The next church was skyscraper tall.  It literally touched the clouds.  It was red laced with gold.  It was awesome to see.  It reminded me of when I went to NYC.  I just stood at the foot of those tall buildings with my mouth wide open.  I had never seen anything so breathtaking.  It was like that.. big, bold, and beautiful.  We entered the church.  Fancy to say the least.  We seated and the preaching began.  There was no sound doctrine being preached.  Our mouths were open alright.  The preacher preached lies and of unholy things.  Lysa stood and shouted.  “There is no Jesus in this fine building.  Let’s go!”  With that.. a riot started.  We quickly slipped out.

The last church we visited was in a strip mall.  The decor was Hawaiian/ African.  I really couldn’t tell… maybe “tropical” would be a better word to describe it.  Anyway, we found our seats in the middle of the place.   Then the humming began.  Then the chanting.  Then people dressed in golden robes entered carrying a giant golden frame with a picture of some man (not Jesus mind you).  People fell to their knees as the picture was carried to the alter.  Lysa snapped, “They are worshipping idols!  Girls let’s get out of here.  There is no Jesus up in here!”

See I told you it was a strange dream.

I hope you have a wonderful Thursday!  God bless you all… oh, and I hope you find a little Jesus in your day!

Hiding

 

This morning, I sat down to read my Bible.  I’ve been reading 1 Samuel.  I just love reading the Old Testament.  Some of the content is just so fascinating.  I have just gotten to the part where Samuel met Saul.  If you recall, the Israelites wanted a King like all the other countries.  How strange… UH, God is your King!!  Hello!!  Anyway, God gave them what they wanted.  A King.  Saul was chosen to be that King.

Saul didn’t look like your average Israelite.  He stood taller than everyone else.  Stands out in a crowd, if you will.  Now when it came time to name Saul as King… here’s the funny thing… He couldn’t be found.  People questioned God, “Ain’t he here??”  Then, get this, God said, “Yes, he’s here.  He’s hiding over there in the baggage.”  See people from all 12 tribes were gathered there.  Baggage must have been everywhere.  And there Saul was hiding.

Can you imagine what he was thinking?  If it was me, I would have been over there praying not to be found.  I don’t have the confidence to rule as king.  I wonder when he was found if he picked up a suitcase and said something like, “Why there it is!  I’ve been looking for this everywhere.”

Saul was avoiding his responsibility. his calling.  He felt like he wasn’t ready to rule.  Oh my, how many times have I hid in the baggage in my life.  My baggage is the excuses I come up with to avoid getting involved or to put something off that I don’t particularly want to do.  And all that  heavy emotional baggage that I sometimes use as a shield.  I am just using it to hide from any growth towards healing because it is so painful.

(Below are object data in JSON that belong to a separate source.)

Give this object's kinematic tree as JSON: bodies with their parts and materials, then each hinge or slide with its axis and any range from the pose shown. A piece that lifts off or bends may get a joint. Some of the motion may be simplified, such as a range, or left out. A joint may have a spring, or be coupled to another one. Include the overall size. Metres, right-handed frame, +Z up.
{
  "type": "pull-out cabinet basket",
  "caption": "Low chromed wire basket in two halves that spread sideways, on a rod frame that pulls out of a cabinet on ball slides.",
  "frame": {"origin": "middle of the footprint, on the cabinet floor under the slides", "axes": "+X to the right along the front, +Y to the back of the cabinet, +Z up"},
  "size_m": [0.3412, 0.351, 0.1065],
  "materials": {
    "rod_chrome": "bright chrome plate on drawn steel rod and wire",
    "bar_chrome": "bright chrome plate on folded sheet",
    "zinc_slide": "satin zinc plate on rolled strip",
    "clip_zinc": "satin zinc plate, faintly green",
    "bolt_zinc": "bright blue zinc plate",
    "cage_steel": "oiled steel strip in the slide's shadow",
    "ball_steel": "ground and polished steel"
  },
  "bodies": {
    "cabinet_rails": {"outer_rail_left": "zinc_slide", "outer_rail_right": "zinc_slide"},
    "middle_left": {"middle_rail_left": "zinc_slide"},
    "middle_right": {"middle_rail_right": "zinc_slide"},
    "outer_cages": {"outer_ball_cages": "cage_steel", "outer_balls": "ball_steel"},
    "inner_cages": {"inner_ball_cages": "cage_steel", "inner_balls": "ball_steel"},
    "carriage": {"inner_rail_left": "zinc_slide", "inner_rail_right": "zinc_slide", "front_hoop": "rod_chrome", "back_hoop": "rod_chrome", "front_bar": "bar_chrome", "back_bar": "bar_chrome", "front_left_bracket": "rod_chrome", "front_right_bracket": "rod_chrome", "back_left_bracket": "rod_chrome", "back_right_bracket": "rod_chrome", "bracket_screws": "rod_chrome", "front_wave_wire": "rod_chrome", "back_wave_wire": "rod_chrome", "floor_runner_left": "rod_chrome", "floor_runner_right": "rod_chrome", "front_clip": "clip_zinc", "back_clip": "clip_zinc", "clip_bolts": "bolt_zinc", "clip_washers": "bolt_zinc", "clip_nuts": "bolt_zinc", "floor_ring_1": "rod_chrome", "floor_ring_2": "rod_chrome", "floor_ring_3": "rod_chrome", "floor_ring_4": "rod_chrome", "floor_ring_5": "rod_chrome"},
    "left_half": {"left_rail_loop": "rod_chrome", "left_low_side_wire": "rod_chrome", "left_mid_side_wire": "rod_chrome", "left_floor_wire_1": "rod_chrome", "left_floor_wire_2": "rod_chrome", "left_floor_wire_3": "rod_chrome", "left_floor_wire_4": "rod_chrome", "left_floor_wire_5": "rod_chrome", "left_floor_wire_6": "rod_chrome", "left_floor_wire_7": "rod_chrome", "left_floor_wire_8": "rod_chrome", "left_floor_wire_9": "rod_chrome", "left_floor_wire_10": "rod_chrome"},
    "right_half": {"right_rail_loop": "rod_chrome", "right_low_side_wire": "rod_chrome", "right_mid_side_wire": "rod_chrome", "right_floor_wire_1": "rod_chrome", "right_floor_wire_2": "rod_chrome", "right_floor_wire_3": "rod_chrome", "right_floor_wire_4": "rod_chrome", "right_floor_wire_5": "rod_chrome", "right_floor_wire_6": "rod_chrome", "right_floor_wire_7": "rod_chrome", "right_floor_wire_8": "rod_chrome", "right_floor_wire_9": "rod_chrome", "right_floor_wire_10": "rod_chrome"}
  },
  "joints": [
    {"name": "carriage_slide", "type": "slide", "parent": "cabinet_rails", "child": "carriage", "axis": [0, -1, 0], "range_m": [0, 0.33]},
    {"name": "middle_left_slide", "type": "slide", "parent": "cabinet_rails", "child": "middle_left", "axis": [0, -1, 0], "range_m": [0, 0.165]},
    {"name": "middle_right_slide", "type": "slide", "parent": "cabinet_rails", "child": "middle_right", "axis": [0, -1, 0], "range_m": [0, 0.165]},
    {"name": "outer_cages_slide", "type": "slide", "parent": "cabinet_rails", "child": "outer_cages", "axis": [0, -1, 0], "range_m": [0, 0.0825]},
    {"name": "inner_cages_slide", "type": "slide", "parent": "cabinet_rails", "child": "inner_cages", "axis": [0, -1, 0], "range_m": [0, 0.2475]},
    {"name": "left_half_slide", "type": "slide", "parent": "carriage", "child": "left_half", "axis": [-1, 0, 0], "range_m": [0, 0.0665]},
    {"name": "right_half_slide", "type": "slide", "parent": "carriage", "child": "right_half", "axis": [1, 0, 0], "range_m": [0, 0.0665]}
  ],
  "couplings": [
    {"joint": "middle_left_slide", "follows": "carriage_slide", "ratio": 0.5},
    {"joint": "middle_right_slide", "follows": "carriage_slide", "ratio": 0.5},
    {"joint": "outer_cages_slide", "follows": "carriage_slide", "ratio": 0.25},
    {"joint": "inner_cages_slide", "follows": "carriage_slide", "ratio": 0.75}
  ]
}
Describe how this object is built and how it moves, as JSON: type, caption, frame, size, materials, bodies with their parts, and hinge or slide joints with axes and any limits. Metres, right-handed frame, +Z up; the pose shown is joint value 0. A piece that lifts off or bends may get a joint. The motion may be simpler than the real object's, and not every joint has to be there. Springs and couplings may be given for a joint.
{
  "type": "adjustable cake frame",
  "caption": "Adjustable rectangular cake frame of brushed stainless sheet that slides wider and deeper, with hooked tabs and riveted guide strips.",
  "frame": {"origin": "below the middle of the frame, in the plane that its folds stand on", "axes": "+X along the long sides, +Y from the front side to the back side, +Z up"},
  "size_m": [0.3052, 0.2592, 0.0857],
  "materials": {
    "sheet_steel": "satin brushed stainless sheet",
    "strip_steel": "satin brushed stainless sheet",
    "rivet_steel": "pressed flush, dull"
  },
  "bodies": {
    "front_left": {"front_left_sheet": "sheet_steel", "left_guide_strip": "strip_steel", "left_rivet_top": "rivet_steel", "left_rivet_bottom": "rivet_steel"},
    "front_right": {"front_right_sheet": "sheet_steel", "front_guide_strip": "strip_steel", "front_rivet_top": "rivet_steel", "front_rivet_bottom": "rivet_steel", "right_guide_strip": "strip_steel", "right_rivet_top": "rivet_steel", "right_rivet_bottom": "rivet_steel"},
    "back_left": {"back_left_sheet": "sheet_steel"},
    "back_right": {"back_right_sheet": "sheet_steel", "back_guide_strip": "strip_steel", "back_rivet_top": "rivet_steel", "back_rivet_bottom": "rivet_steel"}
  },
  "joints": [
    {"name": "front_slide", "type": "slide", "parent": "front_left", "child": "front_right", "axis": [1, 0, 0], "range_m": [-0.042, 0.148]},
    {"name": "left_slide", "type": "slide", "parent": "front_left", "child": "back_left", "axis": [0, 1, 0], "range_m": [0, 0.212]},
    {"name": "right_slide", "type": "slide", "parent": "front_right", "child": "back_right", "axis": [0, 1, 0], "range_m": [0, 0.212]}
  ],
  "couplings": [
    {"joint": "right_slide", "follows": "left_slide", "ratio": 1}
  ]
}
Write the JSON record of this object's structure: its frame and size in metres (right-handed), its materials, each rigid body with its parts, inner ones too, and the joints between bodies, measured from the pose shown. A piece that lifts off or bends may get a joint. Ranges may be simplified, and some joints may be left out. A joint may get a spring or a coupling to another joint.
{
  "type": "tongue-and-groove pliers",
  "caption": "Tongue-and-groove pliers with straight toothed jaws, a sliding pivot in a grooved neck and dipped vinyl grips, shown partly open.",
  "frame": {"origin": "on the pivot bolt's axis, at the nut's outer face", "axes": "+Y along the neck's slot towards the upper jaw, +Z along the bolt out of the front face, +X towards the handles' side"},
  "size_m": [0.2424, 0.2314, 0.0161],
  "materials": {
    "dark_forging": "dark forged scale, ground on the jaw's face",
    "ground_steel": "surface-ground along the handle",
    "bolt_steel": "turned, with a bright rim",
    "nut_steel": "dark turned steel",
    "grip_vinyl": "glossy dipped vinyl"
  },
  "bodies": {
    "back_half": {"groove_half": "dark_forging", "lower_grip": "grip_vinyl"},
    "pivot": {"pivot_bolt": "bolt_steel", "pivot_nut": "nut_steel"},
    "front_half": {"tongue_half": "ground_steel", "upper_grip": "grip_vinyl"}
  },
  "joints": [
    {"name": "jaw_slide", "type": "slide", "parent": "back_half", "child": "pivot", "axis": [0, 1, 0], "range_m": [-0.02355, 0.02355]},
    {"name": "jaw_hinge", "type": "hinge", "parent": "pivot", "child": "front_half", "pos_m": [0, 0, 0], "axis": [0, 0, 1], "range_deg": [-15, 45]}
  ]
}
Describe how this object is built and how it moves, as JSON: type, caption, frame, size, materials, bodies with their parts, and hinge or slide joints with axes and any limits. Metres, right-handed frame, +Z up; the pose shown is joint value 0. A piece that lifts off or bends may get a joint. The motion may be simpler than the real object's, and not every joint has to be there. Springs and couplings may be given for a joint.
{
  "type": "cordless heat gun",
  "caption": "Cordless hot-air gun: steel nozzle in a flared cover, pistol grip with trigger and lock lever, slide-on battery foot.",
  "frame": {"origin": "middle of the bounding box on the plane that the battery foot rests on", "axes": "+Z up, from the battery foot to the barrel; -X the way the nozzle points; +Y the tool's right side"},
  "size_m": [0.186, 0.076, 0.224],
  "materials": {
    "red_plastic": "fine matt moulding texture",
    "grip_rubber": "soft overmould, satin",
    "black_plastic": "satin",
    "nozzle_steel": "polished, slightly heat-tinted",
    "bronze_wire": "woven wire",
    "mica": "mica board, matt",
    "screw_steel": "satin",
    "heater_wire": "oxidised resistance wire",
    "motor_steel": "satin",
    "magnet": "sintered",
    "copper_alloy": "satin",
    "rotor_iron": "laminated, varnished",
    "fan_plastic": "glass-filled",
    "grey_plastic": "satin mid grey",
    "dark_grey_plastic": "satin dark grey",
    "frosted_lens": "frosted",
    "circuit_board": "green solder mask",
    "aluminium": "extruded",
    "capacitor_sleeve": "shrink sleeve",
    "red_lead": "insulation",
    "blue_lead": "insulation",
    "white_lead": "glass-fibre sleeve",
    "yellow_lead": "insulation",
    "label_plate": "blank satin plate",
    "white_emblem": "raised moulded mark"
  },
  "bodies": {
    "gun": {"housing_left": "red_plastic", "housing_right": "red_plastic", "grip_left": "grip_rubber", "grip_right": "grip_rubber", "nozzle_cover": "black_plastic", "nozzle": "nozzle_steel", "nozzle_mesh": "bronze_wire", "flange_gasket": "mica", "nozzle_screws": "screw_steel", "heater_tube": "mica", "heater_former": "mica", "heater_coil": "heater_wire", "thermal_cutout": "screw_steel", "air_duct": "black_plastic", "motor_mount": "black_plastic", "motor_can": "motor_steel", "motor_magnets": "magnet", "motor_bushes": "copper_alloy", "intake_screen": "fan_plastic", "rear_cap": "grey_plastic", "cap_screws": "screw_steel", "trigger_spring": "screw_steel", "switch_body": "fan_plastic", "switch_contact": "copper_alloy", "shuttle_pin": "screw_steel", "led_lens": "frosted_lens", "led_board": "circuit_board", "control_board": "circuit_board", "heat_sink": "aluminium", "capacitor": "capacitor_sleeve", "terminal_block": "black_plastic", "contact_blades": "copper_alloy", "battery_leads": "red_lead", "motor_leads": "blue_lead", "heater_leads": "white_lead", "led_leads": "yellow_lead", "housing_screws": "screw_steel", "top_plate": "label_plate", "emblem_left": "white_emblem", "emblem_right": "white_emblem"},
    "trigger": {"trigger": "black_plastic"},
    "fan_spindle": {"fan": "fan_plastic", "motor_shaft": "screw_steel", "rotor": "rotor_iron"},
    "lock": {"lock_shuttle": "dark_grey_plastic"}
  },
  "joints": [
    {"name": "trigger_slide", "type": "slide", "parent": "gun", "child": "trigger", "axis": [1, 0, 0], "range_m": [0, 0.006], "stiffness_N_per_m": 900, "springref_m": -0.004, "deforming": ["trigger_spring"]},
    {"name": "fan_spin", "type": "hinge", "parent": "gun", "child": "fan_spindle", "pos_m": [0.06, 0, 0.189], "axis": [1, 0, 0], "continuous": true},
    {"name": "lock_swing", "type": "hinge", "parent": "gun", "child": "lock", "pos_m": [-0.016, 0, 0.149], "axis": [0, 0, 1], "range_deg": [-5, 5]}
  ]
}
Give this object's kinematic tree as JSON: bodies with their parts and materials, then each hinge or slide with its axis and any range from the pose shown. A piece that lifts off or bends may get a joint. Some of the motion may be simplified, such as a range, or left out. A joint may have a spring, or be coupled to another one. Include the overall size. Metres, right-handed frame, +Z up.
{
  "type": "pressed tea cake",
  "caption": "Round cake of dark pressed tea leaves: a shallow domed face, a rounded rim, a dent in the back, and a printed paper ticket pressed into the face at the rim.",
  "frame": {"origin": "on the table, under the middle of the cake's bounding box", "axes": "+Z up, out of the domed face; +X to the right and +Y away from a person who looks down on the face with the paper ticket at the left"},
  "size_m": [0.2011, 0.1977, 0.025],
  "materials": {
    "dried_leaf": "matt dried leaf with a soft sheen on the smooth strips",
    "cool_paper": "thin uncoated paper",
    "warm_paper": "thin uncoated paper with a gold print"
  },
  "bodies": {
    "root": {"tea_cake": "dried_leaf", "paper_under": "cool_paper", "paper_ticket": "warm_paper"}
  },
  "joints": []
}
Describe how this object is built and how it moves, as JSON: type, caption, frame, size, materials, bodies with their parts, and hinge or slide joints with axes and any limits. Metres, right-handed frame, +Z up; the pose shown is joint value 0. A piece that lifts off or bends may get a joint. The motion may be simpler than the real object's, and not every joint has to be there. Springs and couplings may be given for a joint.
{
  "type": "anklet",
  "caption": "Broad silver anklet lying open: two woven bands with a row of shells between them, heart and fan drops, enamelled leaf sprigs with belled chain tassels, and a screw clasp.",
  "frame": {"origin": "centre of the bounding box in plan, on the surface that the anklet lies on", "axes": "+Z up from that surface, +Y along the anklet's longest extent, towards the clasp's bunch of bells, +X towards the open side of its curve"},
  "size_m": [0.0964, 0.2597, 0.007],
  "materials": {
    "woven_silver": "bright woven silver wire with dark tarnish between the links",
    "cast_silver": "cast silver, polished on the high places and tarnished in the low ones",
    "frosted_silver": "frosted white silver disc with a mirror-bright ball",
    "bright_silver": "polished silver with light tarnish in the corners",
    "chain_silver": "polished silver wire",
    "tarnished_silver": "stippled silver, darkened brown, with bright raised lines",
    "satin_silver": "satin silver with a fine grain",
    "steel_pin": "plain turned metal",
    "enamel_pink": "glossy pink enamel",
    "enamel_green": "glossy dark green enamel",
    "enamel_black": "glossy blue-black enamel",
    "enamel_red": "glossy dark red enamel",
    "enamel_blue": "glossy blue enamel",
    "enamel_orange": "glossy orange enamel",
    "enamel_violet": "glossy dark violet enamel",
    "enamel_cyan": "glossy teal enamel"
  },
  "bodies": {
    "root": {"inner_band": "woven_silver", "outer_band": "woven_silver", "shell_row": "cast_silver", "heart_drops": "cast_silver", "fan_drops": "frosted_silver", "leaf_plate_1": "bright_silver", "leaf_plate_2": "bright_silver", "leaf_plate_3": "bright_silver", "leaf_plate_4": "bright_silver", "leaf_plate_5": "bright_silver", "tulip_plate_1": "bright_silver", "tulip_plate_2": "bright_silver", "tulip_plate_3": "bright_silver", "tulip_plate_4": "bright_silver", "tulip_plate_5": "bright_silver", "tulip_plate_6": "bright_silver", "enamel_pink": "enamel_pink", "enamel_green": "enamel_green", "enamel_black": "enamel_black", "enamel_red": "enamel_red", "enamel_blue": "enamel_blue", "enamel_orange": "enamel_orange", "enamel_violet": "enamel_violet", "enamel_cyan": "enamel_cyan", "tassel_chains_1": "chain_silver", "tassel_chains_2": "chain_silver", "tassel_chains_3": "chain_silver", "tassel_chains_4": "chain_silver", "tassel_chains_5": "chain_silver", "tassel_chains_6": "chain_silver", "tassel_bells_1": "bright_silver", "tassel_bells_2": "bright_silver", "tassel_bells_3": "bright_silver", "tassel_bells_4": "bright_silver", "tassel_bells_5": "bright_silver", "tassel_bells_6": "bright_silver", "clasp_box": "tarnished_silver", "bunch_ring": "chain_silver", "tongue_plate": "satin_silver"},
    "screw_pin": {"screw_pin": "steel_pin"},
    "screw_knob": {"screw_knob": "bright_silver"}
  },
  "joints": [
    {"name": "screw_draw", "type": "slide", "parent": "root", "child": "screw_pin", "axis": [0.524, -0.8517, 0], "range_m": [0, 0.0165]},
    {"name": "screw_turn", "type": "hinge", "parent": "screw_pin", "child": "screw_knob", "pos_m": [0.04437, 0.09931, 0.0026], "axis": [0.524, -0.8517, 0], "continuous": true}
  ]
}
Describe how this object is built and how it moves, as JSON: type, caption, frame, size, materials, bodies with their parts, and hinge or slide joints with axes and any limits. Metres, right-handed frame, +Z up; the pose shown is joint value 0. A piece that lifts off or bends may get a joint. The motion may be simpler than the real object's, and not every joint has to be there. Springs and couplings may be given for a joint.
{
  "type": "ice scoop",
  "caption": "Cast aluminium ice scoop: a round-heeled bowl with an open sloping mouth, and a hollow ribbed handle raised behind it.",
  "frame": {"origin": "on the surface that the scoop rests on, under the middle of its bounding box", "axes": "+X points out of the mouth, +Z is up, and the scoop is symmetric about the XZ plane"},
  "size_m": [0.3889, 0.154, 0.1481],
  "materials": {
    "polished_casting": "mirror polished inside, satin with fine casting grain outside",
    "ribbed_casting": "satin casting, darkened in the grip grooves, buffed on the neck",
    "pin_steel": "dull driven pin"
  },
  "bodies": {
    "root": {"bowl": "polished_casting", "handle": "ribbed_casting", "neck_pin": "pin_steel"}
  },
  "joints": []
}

Now that is something to think about.  Enjoy your day.

God bless…

Long Nights

 

As I am sitting here at the kitchen table, wrapped in the first afghan my grandmother made me, sipping hot chocolate (I know!  The calendar is wrong!  It can’t be this cold in May!), I am thinking about the long nights I have been experiencing.  No wonder I am so tired!  I haven’t had a really good peaceful sleep in some time.

The other night, Mark and I headed to bed.  It was well past out bedtime (It was 10) and we were tired.  Mark went into the bathroom to brush his teeth and I slipped into my favorite gown.  I noticed the corner of the fitted sheet had come undone.  I sighed, grumbled something about why always on my side of the bed, and moved my pillows.  Fred and Ginger had already settled down on our bed.  They briefly looked my way to acknowledge that I was complaining.

I lifted the corner up and there was a small snake-like reptile coiled up!  Needless to say.. I screamed.  Leapt like superman across the room.  And of course, I had to do the “There’s a snake-like thing in my bed” dance complete with flailing hands and jumping!  Coming to my rescue, Mark emerged from the bathroom to see me dancing at the door.  All I could do was point at the bed… words were not coming.

Being the brave soul he is, Mark went to check out the bed.  He moved back the sheet.  Nothing.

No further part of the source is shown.